In fact, even as he has publicly trashed the Times, Trump has cooperated with it.
He has granted several interviews to its reporters, including one last week in which he described his first few days in the White House. Trump also visited the paper's headquarters in November, holding a lengthy on-the-record session with reporters and editors. His aides have played along, too; on Wednesday, in a rare interview, chief White House strategist Stephen Bannon called a Times reporter to blast journalists as "the opposition party" and to suggest that the media "keep its mouth shut and listen."
On the other hand, the Times published some of the most consequential - and damaging - stories about Trump during the presidential campaign. Among others were its profiles of women who said he had sexually assaulted them, and its revelation of his 1995 tax filings, which strongly suggested he had likely avoided paying federal income taxes for nearly two decades.
Trump also took aim at The Washington Post over the weekend, tweeting two typo-strewn messages Saturday reading, "Thr [sic] coverage about me in the @nytimes and the @washingtonpost gas [sic] been so false that the times [sic] actually apologized to its . . . dwindling subscribers and readers. They got me wrong right from the beginning and still have not changed course, and never will. DISHONEST"

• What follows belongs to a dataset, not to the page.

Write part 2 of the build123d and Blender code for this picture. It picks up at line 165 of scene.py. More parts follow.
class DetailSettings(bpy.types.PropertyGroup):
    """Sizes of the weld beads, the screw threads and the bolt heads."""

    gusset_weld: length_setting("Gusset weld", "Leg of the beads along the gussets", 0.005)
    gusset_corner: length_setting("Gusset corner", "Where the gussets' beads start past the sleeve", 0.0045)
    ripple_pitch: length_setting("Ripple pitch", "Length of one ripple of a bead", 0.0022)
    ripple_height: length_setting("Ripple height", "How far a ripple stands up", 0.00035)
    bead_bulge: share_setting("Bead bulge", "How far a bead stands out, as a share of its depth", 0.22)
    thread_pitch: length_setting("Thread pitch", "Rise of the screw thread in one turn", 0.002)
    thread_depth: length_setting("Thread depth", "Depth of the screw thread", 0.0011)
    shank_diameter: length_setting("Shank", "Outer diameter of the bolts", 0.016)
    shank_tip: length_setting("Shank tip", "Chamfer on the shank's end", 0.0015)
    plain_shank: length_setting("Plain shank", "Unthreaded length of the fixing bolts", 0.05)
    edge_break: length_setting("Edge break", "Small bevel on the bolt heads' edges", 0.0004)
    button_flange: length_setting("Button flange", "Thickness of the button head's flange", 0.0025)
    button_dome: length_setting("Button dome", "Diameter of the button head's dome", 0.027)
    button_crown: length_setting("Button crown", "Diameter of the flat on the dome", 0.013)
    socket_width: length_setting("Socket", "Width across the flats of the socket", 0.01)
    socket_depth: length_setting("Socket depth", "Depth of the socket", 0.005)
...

The Times actually didn't apologize; Trump is apparently referring to a post-election "Note to Readers" from Baquet and publisher Arthur Sulzberger Jr. in which they thanked readers for their loyalty to the paper and vowed "to report America and the world honestly, without fear or favor."

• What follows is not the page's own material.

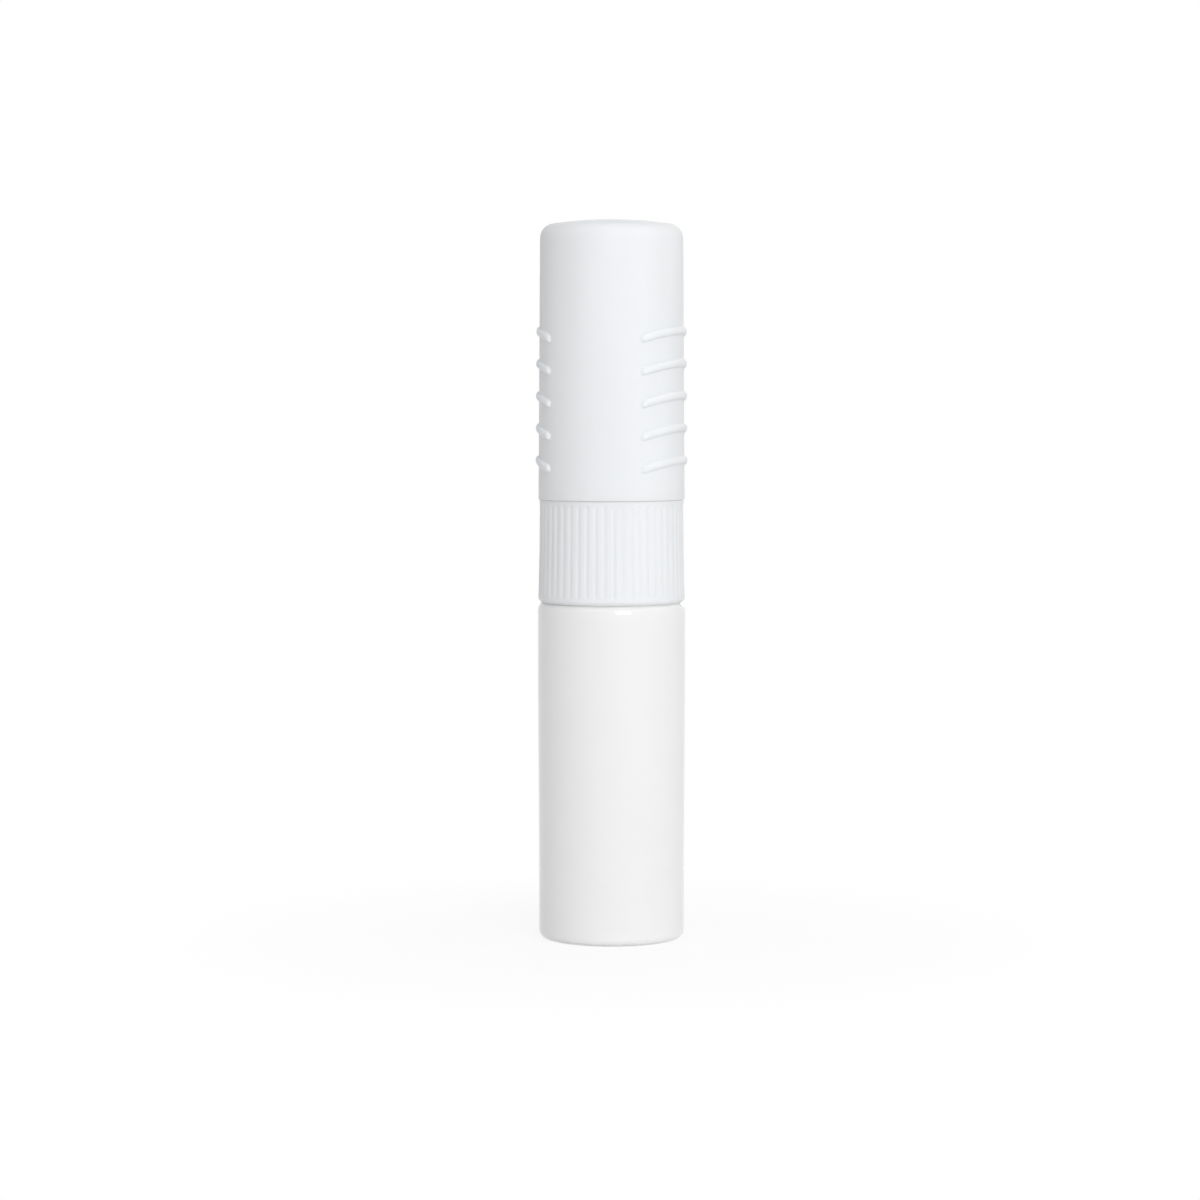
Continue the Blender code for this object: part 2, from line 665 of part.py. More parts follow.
def cap():
    """The cap's shell, with its crown, the insert's socket and the post that carries the seal."""
    bore_foot = INSERT_SOCKET - CAP_STEP
    bore_top = CAP_CROWN_RADIUS - CAP_WALL - CAP_STEP
    edge_foot = CAP_RIM - CAP_EDGE_ROUND
    pin_hole = PIN_RADIUS + FINE_GAP
    outline = [
        (0, PIN_TOP + FINE_GAP),
        (pin_hole, PIN_TOP + FINE_GAP),
        (pin_hole, NIPPLE_TIP),
        (NIPPLE_RADIUS, NIPPLE_TIP),
        (NIPPLE_RADIUS, POST_FOOT),
        (POST_RADIUS, POST_FOOT),
        (POST_RADIUS, CAP_CEILING),
    ]
    inner_round = CAP_EDGE_ROUND / 2
    outline += arc(
        bore_top - inner_round,
        CAP_CEILING - inner_round,
        inner_round,
        90,
        0,
        FINE_ROUND_STEPS,
    )
    outline += [
        (bore_foot, INSERT_STOP),
        (INSERT_SOCKET, INSERT_STOP),
        (INSERT_SOCKET, CAP_MOUTH),
    ]
    outline += arc(
        CAP_MOUTH_RADIUS - CAP_MOUTH_ROUND,
        CAP_MOUTH + CAP_MOUTH_ROUND,
        CAP_MOUTH_ROUND,
        -90,
        0,
        FINE_ROUND_STEPS,
    )
    crown = cap_radius(edge_foot) - CAP_EDGE_ROUND
    outline += arc(crown, edge_foot, CAP_EDGE_ROUND, 0, 90)
    outline += [(crown * s, CAP_RIM + CAP_CROWN_RISE * (1 - s * s)) for s in (0.7, 0.35, 0.0)]
    surface = satin_white("cap_satin")
    shell = turned("cap", outline, surface, CAP_MOUTH)
    boolean(shell, grip_ribs(surface), "UNION")
    return shell


def cap_insert():
    outline = [
        (INSERT_BORE + INSERT_CHAMFER, INSERT_FOOT),
        (INSERT_RADIUS, INSERT_FOOT),
        (INSERT_RADIUS, INSERT_TOP - INSERT_CHAMFER),
        (INSERT_RADIUS - INSERT_CHAMFER, INSERT_TOP),
        (INSERT_BORE, INSERT_TOP),
        (INSERT_BORE, INSERT_FOOT + INSERT_CHAMFER),
    ]
    surface = material("insert_plastic", (0.82, 0.83, 0.85), 0.35)
    return turned("cap_insert", outline, surface, INSERT_FOOT)


def pivot(name, height, pieces):
    """An empty on the pen's axis that carries the pieces."""
    axis = bpy.data.objects.new(name, None)
    axis.location.z = height
    axis.empty_display_size = PEN_RADIUS
    bpy.context.scene.collection.objects.link(axis)
    for piece in pieces:
        piece.parent = axis
        piece.location.z -= height
    return axis


def build_pen():
    clear_scene()
    bottle()
    wiper()
    mixing_ball("mixing_ball_front", -1)
    mixing_ball("mixing_ball_rear", 1)
    brush = [brush_stem(), brush_ferrule(), brush_tuft()]
    tip = [nozzle(), needle_tube()]
    pivot("collar_axis", COLLAR_FOOT, [gasket(), collar(), *brush, *tip])
    pivot("cap_axis", CAP_MOUTH, [cap(), cap_insert(), tip_seal(), cleaning_pin()])


build_pen()
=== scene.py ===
"""Dresses the nail art pen: closed, standing on a pale floor, seen from the front.

Every piece is turned again from its own outline in the frame, finer and with its edges rounded.
What the plain solids leave out is added: fluted and ribbed skins, screw threads, the lacquer that
lines the clear bottle, and the brush's single hairs.
"""

import functools
import math
import random

import bmesh
import bpy
from mathutils import Matrix, Vector


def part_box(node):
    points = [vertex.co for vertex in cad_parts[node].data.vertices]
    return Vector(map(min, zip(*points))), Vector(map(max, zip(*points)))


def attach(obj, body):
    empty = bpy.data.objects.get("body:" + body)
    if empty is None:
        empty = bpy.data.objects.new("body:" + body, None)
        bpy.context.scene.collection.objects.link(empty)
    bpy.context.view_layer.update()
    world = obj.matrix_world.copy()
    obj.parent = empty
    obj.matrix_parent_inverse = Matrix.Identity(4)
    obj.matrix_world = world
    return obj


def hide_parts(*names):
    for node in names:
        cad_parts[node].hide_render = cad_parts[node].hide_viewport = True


MM = 0.001
WELD = 0.002 * MM
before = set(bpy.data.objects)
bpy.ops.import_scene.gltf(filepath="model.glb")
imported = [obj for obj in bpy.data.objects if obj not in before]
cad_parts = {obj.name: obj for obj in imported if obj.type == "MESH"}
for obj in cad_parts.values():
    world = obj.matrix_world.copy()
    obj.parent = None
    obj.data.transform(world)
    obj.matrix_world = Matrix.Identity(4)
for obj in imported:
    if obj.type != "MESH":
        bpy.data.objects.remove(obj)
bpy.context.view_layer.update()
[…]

The closest Baquet and Sulzberger came to anything like contrition was in writing, "After such an erratic and unpredictable election there are inevitable questions: Did Donald Trump's sheer unconventionality lead us and other news outlets to underestimate his support among American voters?"
Within the Times newsroom in Manhattan, Trump's periodic potshots against the paper seem largely to have been shrugged off. "We don't talk about his threats that much," said John Schwartz, a Times reporter. "We've got work to do."
Schwartz suggests there's even been a silver lining to Trump's tweet-rants against the paper: a surge in subscriptions. In the first month after the election, the paper said it gained about 200,000 new digital and print subscribers, more than 10 times the number in the same period a year earlier.